We know of a few obvious reasons, although many in the industry continue to ignore them;
- The pump in a vertical well is for all intent adjacent to the producing interval whereas in a horizontal well, the pump is typically some hundred feet above the pay zone, and hundreds and often a thousand feet away from the fracture
- Stage(s) and so fluid column and multiphase flow (transients) are to be expected.
- The pressure drawdown as insinuated in the previous bullet comment is augmented further by problems of effectively unloading completion fluid used for fracture stimulation and thus the entire group of fracture stimulation stages for a Horizontal well is unlikely to be entirely conditioned for optimal flow.
- Now the 3rd, most insidious reason. Undulations in the pay section are common, as is the surface topography we see able to see at surface. Placement of the horizontal trajectory in a optimal position is difficult and staying in the pay equally so. But that only attends to the ”Z” vertical in a 3-dimensional wellbore. The “X and Y” position as mentioned for VERTICAL wells also has not been completely solved using a HORIZONTAL well trajectory because the operator must choose the unique and singular direction from the 360-degrees of compass direction. While more reservoir is contacted with the HORIZONTAL well, the presumption the more reservoir contacted automatically confers that more “quality” reservoir has been contacted is not an automatic.
The three circumstances mentioned are BIG issues and cannot be trivialized. Reflecting on ONE issue is bothering, but reflecting on all THREE in simultaneous fashion together with their compounding affect would seem to provide a pretty compelling evidence to explain the rather modest flow rate improvement delivered from MULTI-FRACTURED HORIZONTAL wells.
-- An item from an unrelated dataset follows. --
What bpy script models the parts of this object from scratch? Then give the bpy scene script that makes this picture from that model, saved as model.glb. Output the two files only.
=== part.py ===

We could add a FOURTH bullet to the list above which is somewhat controversial. That is that the propagation of fractures is a lot more complicated, uncertain, and unpredictable than the simple concept used in most fracture stimulation models that describe the fracture as a simple “BI-WING.” What is particularly concerning is that reservoirs of shallow depth seem to have a great deal of trouble propagating downward. We have seen horizontal trajectories placed only a few meters above what might be considered the most optimal sand horizon that produce at very poor flow rates, even though one would presume that the fracture stimulation would have connected to the more optimal pay in some easy fashion. The fact is they don’t and the “why” is yet to be determined, but the production rates speak the “truth.”
So, when considering the prospects of using Radial Drilling technology, we are encouraged on a number of fronts. Let’s spell them out;
- We know where optimum pay sections are as the existing wellbore has almost invariably been logged and a Gamma Log signature at a minimum is available. Thus, we know the exact position of the optimal pay.
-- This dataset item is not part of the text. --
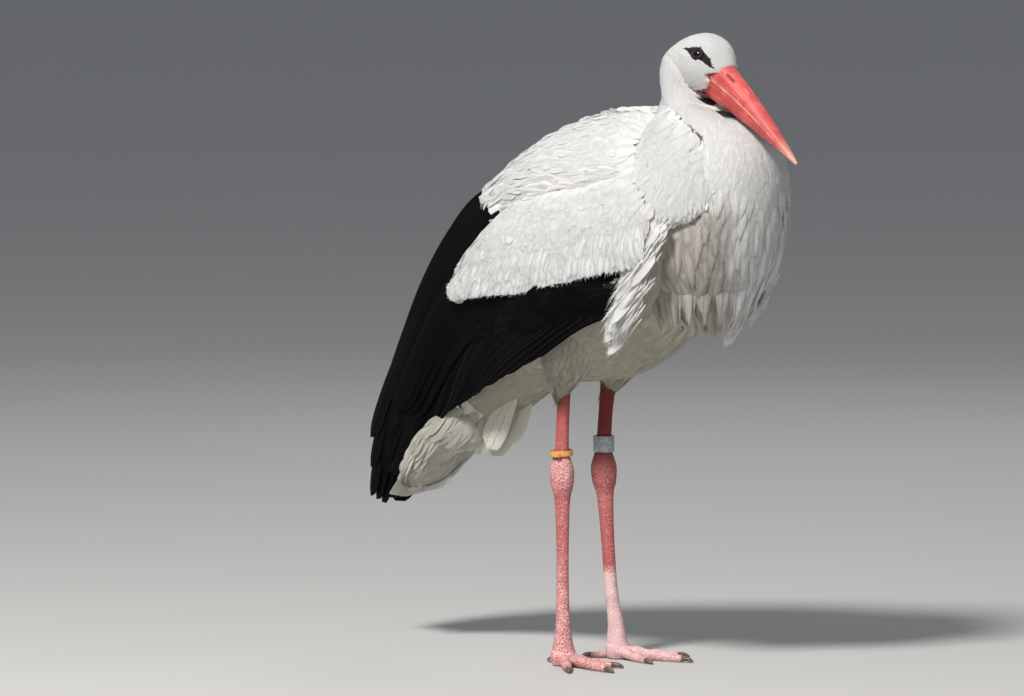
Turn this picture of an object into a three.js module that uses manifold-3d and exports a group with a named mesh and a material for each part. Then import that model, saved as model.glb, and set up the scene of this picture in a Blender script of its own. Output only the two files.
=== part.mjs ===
// A white stork at life size, standing at rest with its neck drawn in and its bill laid on its breast.
// Millimetres. +X is the way the bird faces, +Y its left, +Z up, and the floor is z = 0.
// Each piece is a closed solid. Where two meet, one is cut back from the other by a small gap.
import * as THREE from "three";
import { mergeVertices } from "three/addons/utils/BufferGeometryUtils.js";
import Module from "manifold-3d";

const wasm = await Module();
wasm.setup();

// ---------- driving dimensions ----------
const gap = 0.4; // clearance between pieces that meet
const slack = 0.16; // how far a facet may be merged away from where the surface was
const legSpread = 42; // from the middle of the body to the middle of each foot
const footForward = 1; // of the toe joint, from the origin
const toeOut = 13; // degrees that each foot is turned outwards
const ankleHeight = 200;
const headAt = [145, 0, 609];
const headPitch = 32; // degrees that the bill points below the horizon
const headYaw = -10; // degrees that the head is turned to the left
const billLength = 137; // from the feathers of the forehead to the tip
const eyeRadius = 9.5;

const colours = {
  white: 0xece9e2,
  black: 0x17161a,
  bill: 0xc8402f,
  leg: 0xb4524e,
  claw: 0x4a3a34,
  eye: 0x16100e,
  yellowRing: 0xd9a24a,
  metalRing: 0x8f939c,
};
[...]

- The “rapid” build permitted by Radial Drilling technology, allows the artificial lift (a sucker rod pump) to be placed at or below the juncture of the Vertical and the Horizontal such that literally no fluid head is held on the well, allowing a much-improved drawdown on the formation.
- The possibility of a “radiated” or a “helical” drilling pattern around the well provides not just a “singular” opportunity in terms of accessing better reservoir, but a multiple probability.
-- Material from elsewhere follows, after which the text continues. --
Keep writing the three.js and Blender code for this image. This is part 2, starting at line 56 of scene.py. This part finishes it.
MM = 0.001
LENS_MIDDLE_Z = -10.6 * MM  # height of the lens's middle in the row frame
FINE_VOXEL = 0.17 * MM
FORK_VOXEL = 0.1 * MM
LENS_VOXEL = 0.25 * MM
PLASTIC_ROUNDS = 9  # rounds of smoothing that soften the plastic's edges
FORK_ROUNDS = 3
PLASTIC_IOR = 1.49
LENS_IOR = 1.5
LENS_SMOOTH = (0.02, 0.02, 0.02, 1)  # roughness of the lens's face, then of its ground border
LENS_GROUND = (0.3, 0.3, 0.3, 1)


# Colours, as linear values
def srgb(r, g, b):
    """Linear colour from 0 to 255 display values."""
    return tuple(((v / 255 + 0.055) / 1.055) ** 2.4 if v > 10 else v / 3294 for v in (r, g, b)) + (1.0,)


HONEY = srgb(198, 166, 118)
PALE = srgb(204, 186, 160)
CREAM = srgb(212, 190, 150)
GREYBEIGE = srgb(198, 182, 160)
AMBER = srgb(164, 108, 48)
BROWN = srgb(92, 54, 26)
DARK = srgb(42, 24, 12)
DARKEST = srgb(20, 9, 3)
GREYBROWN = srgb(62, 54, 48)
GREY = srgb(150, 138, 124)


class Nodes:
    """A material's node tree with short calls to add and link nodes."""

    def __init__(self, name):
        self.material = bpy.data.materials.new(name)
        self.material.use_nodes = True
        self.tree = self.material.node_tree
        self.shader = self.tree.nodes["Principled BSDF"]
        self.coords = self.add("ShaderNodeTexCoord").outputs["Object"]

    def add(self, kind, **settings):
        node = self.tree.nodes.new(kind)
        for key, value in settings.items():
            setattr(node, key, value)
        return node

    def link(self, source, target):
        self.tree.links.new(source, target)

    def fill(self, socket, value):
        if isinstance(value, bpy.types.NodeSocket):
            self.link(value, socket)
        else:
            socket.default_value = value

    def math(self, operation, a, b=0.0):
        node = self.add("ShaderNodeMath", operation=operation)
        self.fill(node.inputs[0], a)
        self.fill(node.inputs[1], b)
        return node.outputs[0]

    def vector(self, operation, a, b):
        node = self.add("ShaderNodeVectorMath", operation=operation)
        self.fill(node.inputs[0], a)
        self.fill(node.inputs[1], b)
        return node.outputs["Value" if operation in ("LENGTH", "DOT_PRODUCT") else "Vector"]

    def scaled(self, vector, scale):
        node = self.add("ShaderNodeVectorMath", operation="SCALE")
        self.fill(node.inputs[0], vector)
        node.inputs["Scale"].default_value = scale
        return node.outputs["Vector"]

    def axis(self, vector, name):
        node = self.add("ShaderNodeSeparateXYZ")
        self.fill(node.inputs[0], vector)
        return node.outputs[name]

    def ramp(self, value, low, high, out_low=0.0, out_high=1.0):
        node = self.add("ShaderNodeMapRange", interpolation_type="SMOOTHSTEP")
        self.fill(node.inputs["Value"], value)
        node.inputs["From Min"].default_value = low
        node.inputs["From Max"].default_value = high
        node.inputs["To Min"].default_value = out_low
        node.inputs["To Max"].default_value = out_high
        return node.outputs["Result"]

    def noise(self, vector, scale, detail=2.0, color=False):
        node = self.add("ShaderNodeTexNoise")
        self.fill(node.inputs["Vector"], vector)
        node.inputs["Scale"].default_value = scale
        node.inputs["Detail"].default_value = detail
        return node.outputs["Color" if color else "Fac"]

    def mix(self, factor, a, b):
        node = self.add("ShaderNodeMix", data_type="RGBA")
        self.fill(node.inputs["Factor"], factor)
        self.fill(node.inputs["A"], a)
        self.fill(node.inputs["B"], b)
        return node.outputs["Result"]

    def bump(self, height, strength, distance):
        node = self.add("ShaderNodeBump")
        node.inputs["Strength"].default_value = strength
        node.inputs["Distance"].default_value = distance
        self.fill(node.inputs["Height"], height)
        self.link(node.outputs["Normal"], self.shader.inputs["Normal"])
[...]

At this point, let’s tie all of these ideas together in terms of what Radial Drilling technology might allow.
At present HORIZONTAL wells have been drilled in many lower permeability reservoirs where previous VERTICAL well completions were unable to produce at sufficiently high rates of production to make them economically viable. We know what the “scale-up” production multiplier is comparing VERTICAL to HORIZONTAL completion types and they are not great. Does it not make sense to drill a helical radiating set of laterals from the existing VERTICAL, and compare the cumulative production and flow rates achieved to the HORIZONTAL Multi-stage fractured wells and on a barrel of oil recovered per acre basis. The results may very well prove the improvement in recoverable reserves but also show that the cost of a radiating lateral VERTCIAL well completion may ALSO be less expensive.
Such a test seems important. Results could cause a shift in completion practices for such a very large number of reservoirs and a very large number of producing companies.
This is not idle talk, but a real opportunity in need of being tested and evaluated.